Repeat exactly the lines running from the line that contains "Keep writing the" to the line that contains "tufts = tuftNoise(tree, spot)"; include both ends and add nothing.

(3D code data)
↓
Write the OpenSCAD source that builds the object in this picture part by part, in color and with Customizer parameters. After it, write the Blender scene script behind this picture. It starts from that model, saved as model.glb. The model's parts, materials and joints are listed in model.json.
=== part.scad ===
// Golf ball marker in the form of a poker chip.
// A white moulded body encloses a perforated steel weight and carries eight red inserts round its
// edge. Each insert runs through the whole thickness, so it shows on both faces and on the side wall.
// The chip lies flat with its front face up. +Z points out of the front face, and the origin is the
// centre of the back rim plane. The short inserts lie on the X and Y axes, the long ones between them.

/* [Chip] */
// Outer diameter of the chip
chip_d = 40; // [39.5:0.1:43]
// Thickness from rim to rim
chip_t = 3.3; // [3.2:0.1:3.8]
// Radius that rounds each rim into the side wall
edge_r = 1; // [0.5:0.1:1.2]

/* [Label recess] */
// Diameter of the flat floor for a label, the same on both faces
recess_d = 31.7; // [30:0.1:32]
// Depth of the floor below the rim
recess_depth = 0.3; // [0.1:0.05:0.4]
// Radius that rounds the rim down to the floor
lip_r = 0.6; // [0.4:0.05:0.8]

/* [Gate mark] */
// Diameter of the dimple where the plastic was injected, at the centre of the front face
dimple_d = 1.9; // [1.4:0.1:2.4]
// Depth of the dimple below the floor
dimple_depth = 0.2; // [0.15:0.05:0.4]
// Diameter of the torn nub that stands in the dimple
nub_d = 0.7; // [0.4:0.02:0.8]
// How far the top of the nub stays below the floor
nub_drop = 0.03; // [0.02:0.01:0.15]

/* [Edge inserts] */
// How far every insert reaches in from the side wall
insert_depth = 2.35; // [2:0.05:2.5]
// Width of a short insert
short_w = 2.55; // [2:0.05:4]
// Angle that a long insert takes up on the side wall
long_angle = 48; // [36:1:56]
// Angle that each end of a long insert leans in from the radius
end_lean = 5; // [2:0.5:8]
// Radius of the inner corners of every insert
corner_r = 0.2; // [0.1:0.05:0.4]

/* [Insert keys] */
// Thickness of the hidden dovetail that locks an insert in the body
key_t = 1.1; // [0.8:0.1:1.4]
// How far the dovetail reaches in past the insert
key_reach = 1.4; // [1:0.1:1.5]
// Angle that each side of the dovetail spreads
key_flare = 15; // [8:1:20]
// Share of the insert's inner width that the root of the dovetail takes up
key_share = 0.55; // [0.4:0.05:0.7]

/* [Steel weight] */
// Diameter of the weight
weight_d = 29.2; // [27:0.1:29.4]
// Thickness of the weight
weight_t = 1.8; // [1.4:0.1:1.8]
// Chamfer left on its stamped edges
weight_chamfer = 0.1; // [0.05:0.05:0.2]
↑
↓
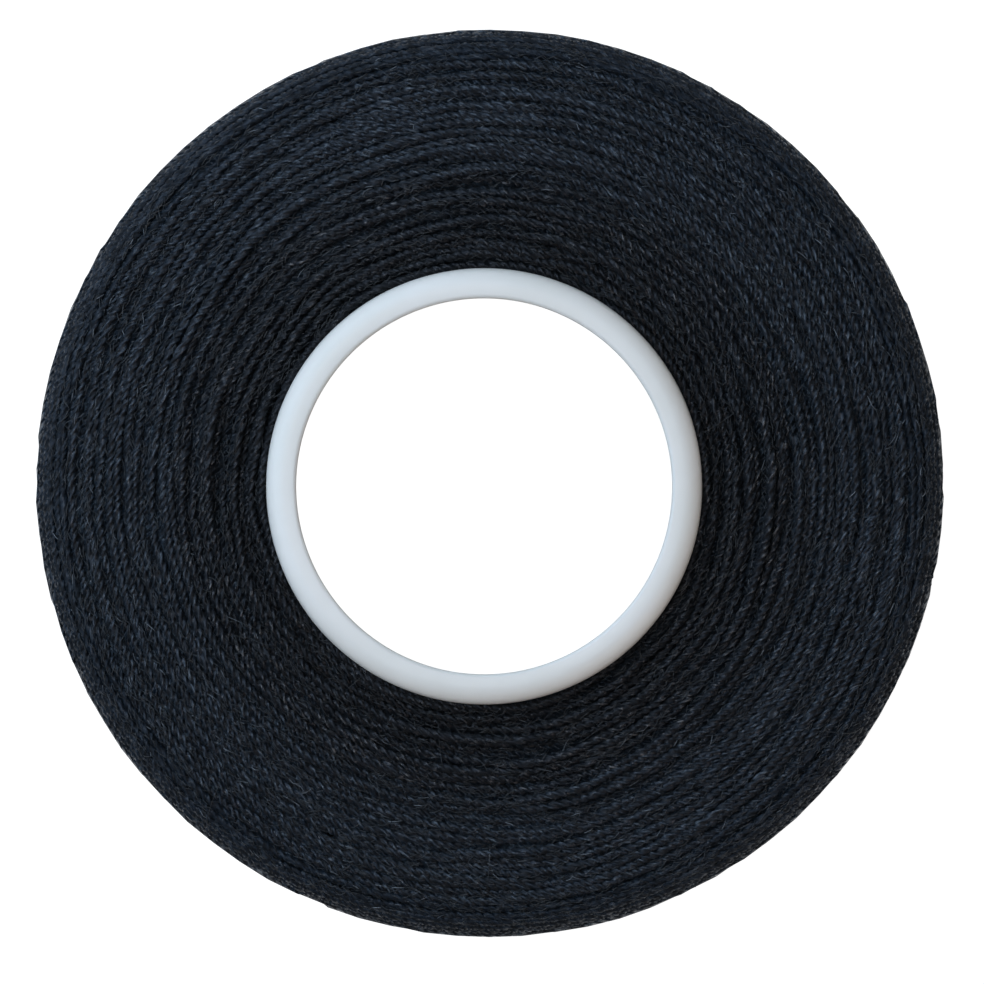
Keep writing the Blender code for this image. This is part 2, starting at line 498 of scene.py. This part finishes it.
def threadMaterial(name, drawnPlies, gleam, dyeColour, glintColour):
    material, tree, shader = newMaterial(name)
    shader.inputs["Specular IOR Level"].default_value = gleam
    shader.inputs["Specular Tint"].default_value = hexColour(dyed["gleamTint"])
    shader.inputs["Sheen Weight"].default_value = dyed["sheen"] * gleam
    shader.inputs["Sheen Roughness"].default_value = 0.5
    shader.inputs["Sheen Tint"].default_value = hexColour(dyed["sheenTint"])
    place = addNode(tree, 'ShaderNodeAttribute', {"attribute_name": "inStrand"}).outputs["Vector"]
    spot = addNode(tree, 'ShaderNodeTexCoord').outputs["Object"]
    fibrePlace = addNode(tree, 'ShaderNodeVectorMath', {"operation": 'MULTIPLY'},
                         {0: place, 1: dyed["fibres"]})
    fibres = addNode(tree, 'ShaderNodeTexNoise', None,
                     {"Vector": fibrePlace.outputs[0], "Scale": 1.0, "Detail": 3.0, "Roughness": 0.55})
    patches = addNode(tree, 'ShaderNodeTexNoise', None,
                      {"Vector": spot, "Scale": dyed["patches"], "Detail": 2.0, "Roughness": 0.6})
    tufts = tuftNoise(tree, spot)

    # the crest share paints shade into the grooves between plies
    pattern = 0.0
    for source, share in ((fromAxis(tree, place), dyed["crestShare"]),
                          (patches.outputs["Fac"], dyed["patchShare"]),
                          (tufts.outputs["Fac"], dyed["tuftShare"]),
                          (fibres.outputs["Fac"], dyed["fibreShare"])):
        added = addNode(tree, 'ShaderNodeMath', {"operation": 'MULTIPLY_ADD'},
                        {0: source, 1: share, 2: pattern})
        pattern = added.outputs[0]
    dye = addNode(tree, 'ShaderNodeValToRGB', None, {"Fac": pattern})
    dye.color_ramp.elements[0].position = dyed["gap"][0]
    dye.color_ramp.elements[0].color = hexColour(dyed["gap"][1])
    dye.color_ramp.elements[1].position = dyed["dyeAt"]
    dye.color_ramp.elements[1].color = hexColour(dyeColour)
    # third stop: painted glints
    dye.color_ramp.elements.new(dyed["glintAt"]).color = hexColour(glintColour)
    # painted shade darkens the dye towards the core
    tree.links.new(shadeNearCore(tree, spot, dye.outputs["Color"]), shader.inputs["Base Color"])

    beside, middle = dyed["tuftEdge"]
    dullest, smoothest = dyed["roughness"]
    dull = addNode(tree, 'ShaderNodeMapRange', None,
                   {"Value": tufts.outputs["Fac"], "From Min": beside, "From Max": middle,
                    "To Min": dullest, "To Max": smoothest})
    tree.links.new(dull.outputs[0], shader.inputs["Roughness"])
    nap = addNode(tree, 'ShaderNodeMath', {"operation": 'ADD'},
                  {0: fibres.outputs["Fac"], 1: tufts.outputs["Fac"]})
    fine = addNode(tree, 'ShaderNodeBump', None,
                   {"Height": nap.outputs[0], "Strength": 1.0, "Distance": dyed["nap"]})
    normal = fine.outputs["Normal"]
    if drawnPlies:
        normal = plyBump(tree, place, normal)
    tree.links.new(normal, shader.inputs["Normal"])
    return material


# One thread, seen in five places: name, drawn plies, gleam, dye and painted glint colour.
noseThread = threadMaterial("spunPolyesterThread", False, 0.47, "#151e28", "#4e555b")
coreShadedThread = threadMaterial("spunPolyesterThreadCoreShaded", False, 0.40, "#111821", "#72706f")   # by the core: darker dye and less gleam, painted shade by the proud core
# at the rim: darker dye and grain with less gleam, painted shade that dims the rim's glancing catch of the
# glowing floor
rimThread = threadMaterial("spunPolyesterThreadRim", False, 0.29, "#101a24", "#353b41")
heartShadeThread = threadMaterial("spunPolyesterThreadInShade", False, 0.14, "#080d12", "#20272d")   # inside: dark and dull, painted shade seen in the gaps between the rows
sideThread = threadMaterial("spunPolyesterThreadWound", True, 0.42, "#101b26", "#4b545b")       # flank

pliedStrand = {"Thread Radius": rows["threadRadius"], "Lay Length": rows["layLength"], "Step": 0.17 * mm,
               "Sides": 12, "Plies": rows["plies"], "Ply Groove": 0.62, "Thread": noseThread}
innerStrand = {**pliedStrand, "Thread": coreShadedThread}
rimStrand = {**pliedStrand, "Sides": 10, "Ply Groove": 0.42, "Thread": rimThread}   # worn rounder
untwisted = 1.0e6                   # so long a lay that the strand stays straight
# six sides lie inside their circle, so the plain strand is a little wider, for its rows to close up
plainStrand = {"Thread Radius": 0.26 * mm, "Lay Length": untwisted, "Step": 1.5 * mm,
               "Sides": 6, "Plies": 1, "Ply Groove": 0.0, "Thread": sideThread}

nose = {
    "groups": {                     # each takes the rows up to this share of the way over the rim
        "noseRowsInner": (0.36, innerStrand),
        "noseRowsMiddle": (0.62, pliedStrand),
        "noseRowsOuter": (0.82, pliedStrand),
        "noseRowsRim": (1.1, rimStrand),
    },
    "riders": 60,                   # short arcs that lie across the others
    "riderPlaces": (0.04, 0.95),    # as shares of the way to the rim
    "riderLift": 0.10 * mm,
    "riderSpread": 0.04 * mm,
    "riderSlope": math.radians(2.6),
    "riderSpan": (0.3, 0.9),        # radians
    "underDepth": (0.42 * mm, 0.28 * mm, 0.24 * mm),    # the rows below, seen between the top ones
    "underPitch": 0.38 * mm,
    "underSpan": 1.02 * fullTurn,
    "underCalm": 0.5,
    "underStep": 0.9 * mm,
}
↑
_Right answer_
Keep writing the Blender code for this image. This is part 2, starting at line 498 of scene.py. This part finishes it.
def threadMaterial(name, drawnPlies, gleam, dyeColour, glintColour):
    material, tree, shader = newMaterial(name)
    shader.inputs["Specular IOR Level"].default_value = gleam
    shader.inputs["Specular Tint"].default_value = hexColour(dyed["gleamTint"])
    shader.inputs["Sheen Weight"].default_value = dyed["sheen"] * gleam
    shader.inputs["Sheen Roughness"].default_value = 0.5
    shader.inputs["Sheen Tint"].default_value = hexColour(dyed["sheenTint"])
    place = addNode(tree, 'ShaderNodeAttribute', {"attribute_name": "inStrand"}).outputs["Vector"]
    spot = addNode(tree, 'ShaderNodeTexCoord').outputs["Object"]
    fibrePlace = addNode(tree, 'ShaderNodeVectorMath', {"operation": 'MULTIPLY'},
                         {0: place, 1: dyed["fibres"]})
    fibres = addNode(tree, 'ShaderNodeTexNoise', None,
                     {"Vector": fibrePlace.outputs[0], "Scale": 1.0, "Detail": 3.0, "Roughness": 0.55})
    patches = addNode(tree, 'ShaderNodeTexNoise', None,
                      {"Vector": spot, "Scale": dyed["patches"], "Detail": 2.0, "Roughness": 0.6})
    tufts = tuftNoise(tree, spot)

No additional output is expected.